# GIVEN DATA:
━━━━
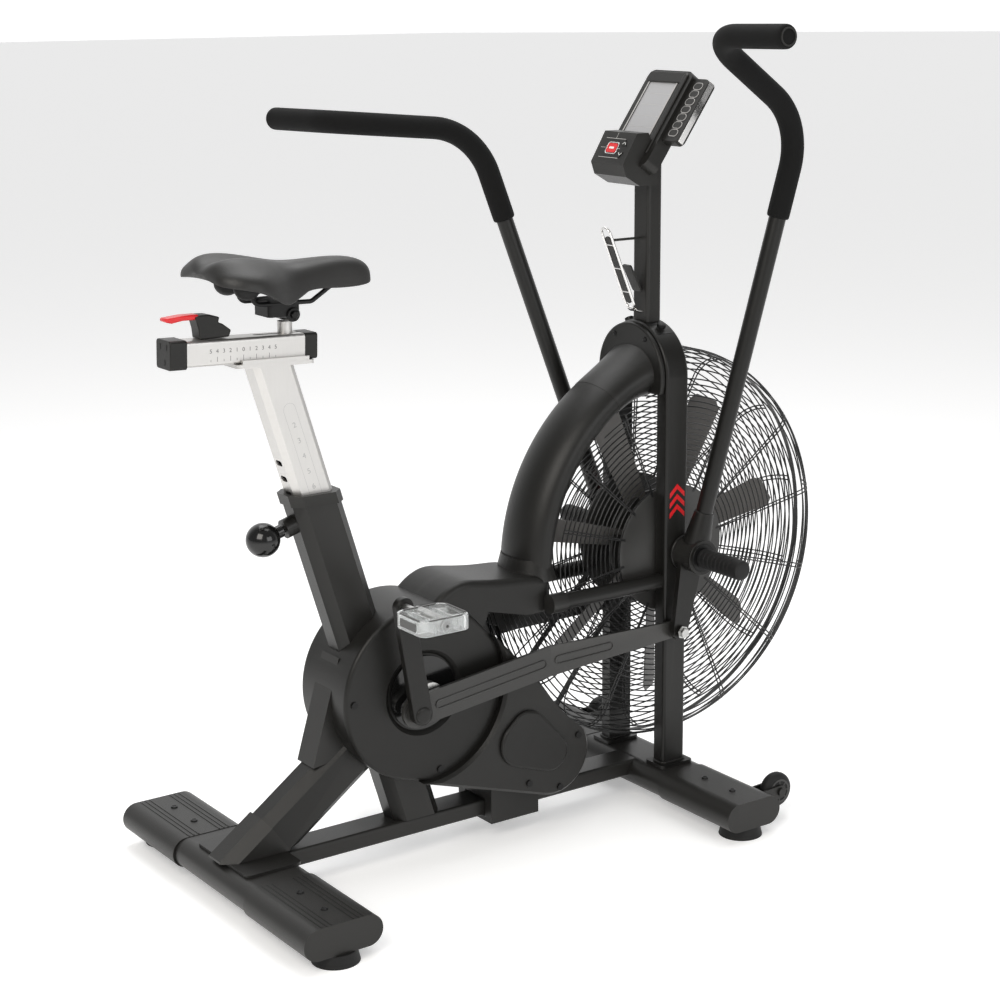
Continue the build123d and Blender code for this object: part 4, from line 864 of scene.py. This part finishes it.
# ---- frame and cover details
FORK_X, LEG_INNER, LEG_OUTER, ARCH_Z = 775, 62, 87, 734.5
CHEVRON = [(0, 9), (15.5, -6), (15.5, 2.5), (0, 17.5), (-15.5, 2.5), (-15.5, -6)]
CHEVRON_Z, CHEVRON_PITCH = 506, 17
ARCH_BOLT_Y = 40
ARCH_BOLT = [(0, 1), (0, 7.8), (4.6, 7.8), (5.6, 6), (5.6, 1)]
HOOD_X, HOOD_RADIUS, HOOD_DEPTH = 742.5, 0.0846, 0.009
HOOD_SCREW = [(-1, 1), (-1, 4.5), (1.2, 4.2), (1.8, 3), (0.8, 2), (0.8, 0.5)]
SHROUD_RADIUS, SHROUD_HALF, SHROUD_SWEEP = 0.3235, (0.033, 0.056), 71.5
FLARE_ROWS, FLARE_SIDES, FLARE_REACH, FLARE_GROW = 9, 64, 16, 0.0125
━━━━
Write the material out again word for word.

# SOLUTION TO THIS EXERCISE:
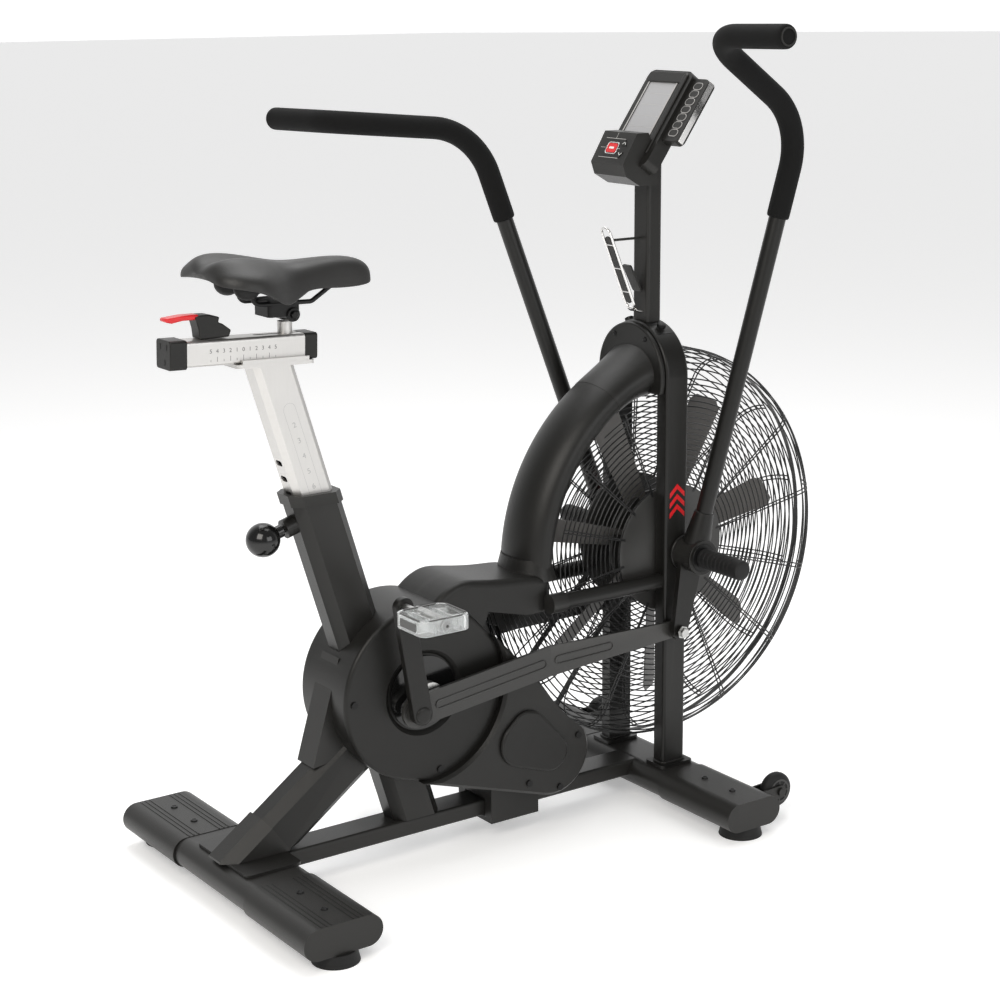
Continue the build123d and Blender code for this object: part 4, from line 864 of scene.py. This part finishes it.
# ---- frame and cover details
FORK_X, LEG_INNER, LEG_OUTER, ARCH_Z = 775, 62, 87, 734.5
CHEVRON = [(0, 9), (15.5, -6), (15.5, 2.5), (0, 17.5), (-15.5, 2.5), (-15.5, -6)]
CHEVRON_Z, CHEVRON_PITCH = 506, 17
ARCH_BOLT_Y = 40
ARCH_BOLT = [(0, 1), (0, 7.8), (4.6, 7.8), (5.6, 6), (5.6, 1)]
HOOD_X, HOOD_RADIUS, HOOD_DEPTH = 742.5, 0.0846, 0.009
HOOD_SCREW = [(-1, 1), (-1, 4.5), (1.2, 4.2), (1.8, 3), (0.8, 2), (0.8, 0.5)]
SHROUD_RADIUS, SHROUD_HALF, SHROUD_SWEEP = 0.3235, (0.033, 0.056), 71.5
FLARE_ROWS, FLARE_SIDES, FLARE_REACH, FLARE_GROW = 9, 64, 16, 0.0125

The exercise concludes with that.